The ability to clear $3 million in needed salary-cap room at the same time made Akers' release inevitable.
"The 49ers would like to thank David for his service, dedication and leadership over the past two years," general manager Trent Baalke said in a statement announcing Akers' release. "He is a true professional who represented himself and this organization with class. We wish him, and his family, all the best."
That's high praise from a GM following a kicker's two-year run with a team. As the 49ers noted, Akers led the NFL in scoring over the past two seasons, having set an NFL single-season record for field goals made (44) and attempted (52) in 2011.
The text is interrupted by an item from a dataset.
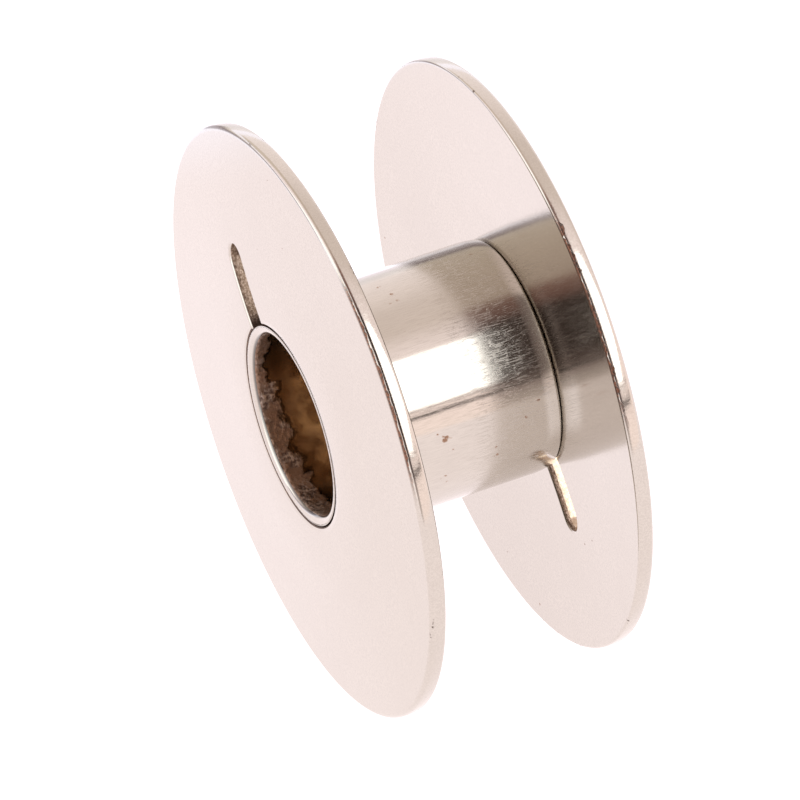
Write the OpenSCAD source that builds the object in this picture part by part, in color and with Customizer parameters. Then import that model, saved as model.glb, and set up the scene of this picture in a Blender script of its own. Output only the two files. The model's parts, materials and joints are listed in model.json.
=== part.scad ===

Akers' kicking percentage plummeted this season for two reasons. One, the 49ers' improvement in the red zone gave Akers fewer easy chances. Two, Akers' accuracy suffered from longer ranges even though he tied the NFL record with a 63-yarder in Week 1.
Akers, 38, has earned Pro Bowl honors six times.
The chart compares Akers' field goal stats in 2012 to those for other NFC West kickers. He was last.
Akers' release leaves $566,668 in dead money on the 49ers' books, defined as salary-cap charges for players no longer on the roster. That figure represents one-third of the $1.7 million signing bonus San Francisco paid to Akers as part of a three-year deal in 2011. Akers will not receive the $3 million in salary he was scheduled to earn in 2013.
The 49ers are trimming salary as they seek to comply with the $123.9 million salary cap by the NFL deadline Tuesday. They've had quite a bit of money tied up in specialists. Punter Andy Lee's contract is scheduled to count more than $4 million against the cap in 2013.
The 49ers will be in the market for a kicker this offseason.